**What is asked:** Quote the whole listing verbatim.
******
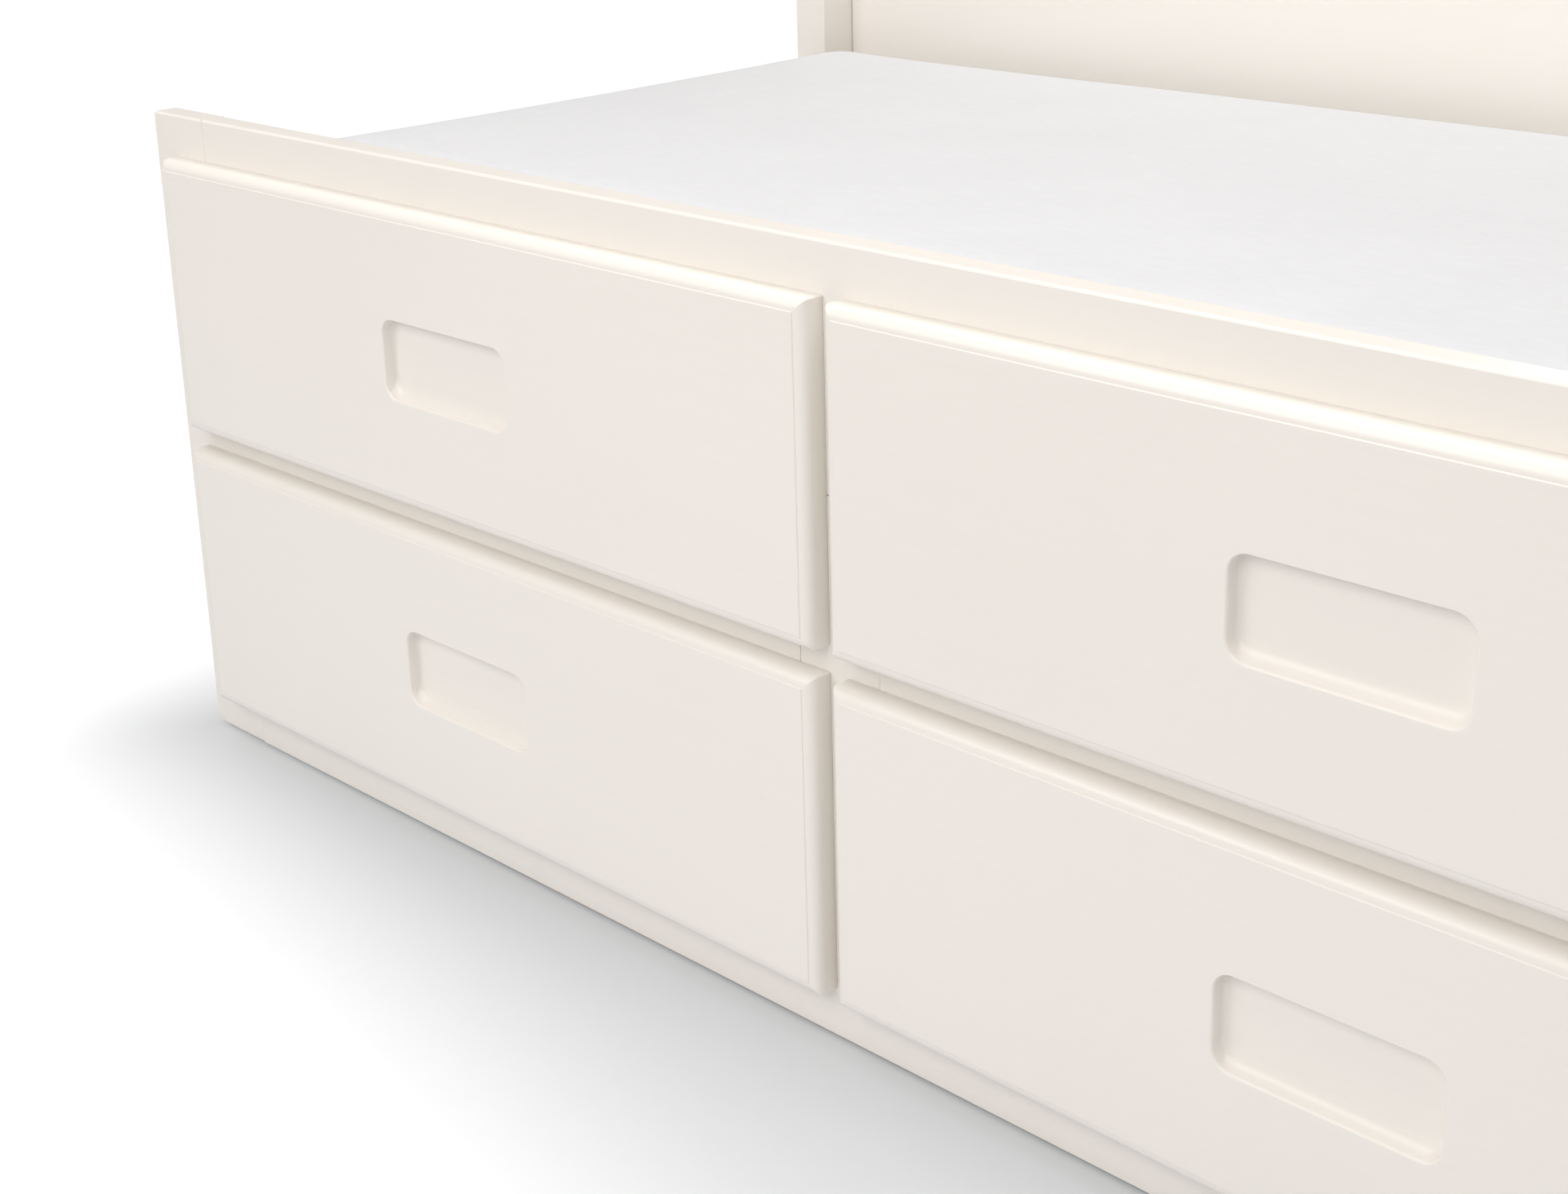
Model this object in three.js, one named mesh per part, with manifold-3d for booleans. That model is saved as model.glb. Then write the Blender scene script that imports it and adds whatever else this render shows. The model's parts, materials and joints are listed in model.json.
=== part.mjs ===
// A captain's bed: a face frame with four overlay drawers along the front, low boarded ends, a tall
// panelled back between two posts, and a slatted base with its mattress.
// Millimetres. +X runs along the bed, +Y to its back and +Z up. The origin is on the floor, under the
// middle of the bed.

import * as THREE from "three";
import { mergeVertices } from "three/addons/utils/BufferGeometryUtils.js";
import Module from "manifold-3d";

// ---------------------------------------------------------------- driving dimensions

const LENGTH = 2000; // over the two ends
const DEPTH = 1080; // drawer faces to the back of the posts
const RAIL_TOP = 710; // top of the front rail
const BACK_TOP = 1000; // top of the posts
const FLOOR_GAP = 3; // height of the glides
const FIT = 0.3; // gap between pieces that touch

const FRAME_BOARD = 27; // thickness of the front stiles and rails
const STILE_WIDTH = 95;
const CENTRE_STILE_WIDTH = 90;
const TOP_RAIL_HEIGHT = 210;
const MID_RAIL_HEIGHT = 60;
const BOTTOM_RAIL_HEIGHT = 67;
const STILE_FOOT_RADIUS = 16;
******
**Result of the task:**
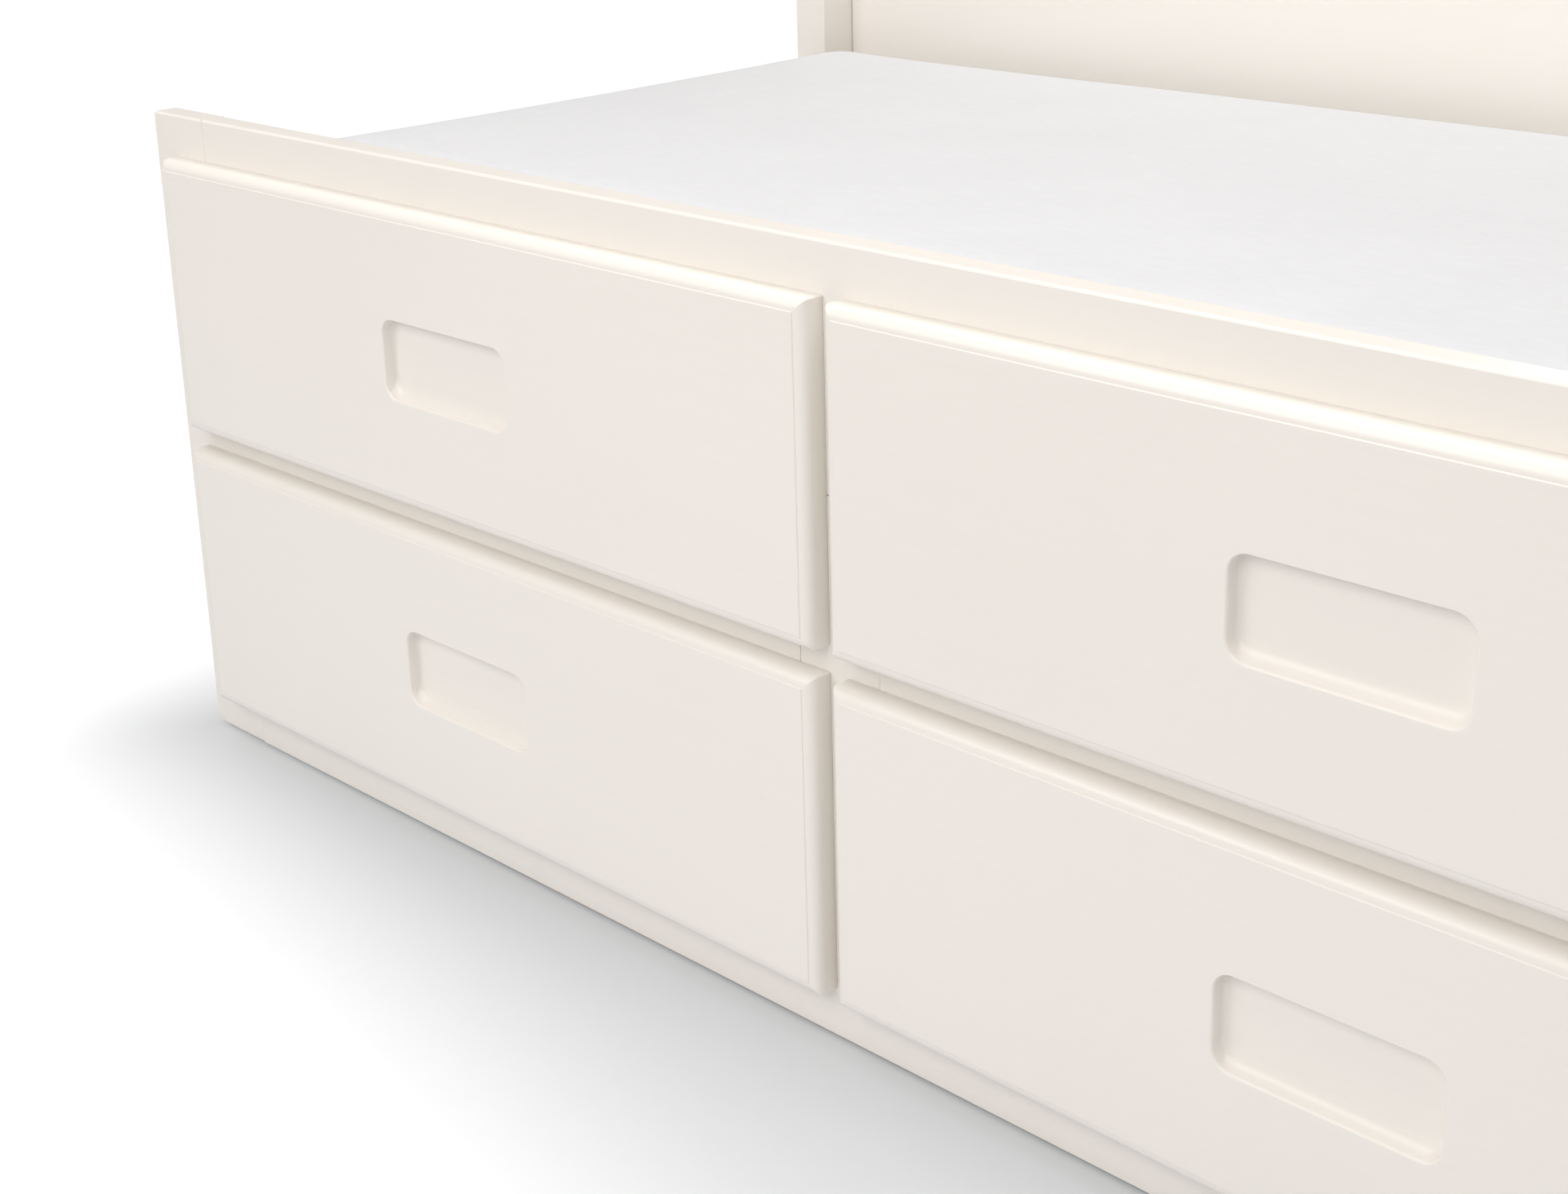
Model this object in three.js, one named mesh per part, with manifold-3d for booleans. That model is saved as model.glb. Then write the Blender scene script that imports it and adds whatever else this render shows. The model's parts, materials and joints are listed in model.json.
=== part.mjs ===
// A captain's bed: a face frame with four overlay drawers along the front, low boarded ends, a tall
// panelled back between two posts, and a slatted base with its mattress.
// Millimetres. +X runs along the bed, +Y to its back and +Z up. The origin is on the floor, under the
// middle of the bed.

import * as THREE from "three";
import { mergeVertices } from "three/addons/utils/BufferGeometryUtils.js";
import Module from "manifold-3d";

// ---------------------------------------------------------------- driving dimensions

const LENGTH = 2000; // over the two ends
const DEPTH = 1080; // drawer faces to the back of the posts
const RAIL_TOP = 710; // top of the front rail
const BACK_TOP = 1000; // top of the posts
const FLOOR_GAP = 3; // height of the glides
const FIT = 0.3; // gap between pieces that touch

const FRAME_BOARD = 27; // thickness of the front stiles and rails
const STILE_WIDTH = 95;
const CENTRE_STILE_WIDTH = 90;
const TOP_RAIL_HEIGHT = 210;
const MID_RAIL_HEIGHT = 60;
const BOTTOM_RAIL_HEIGHT = 67;
const STILE_FOOT_RADIUS = 16;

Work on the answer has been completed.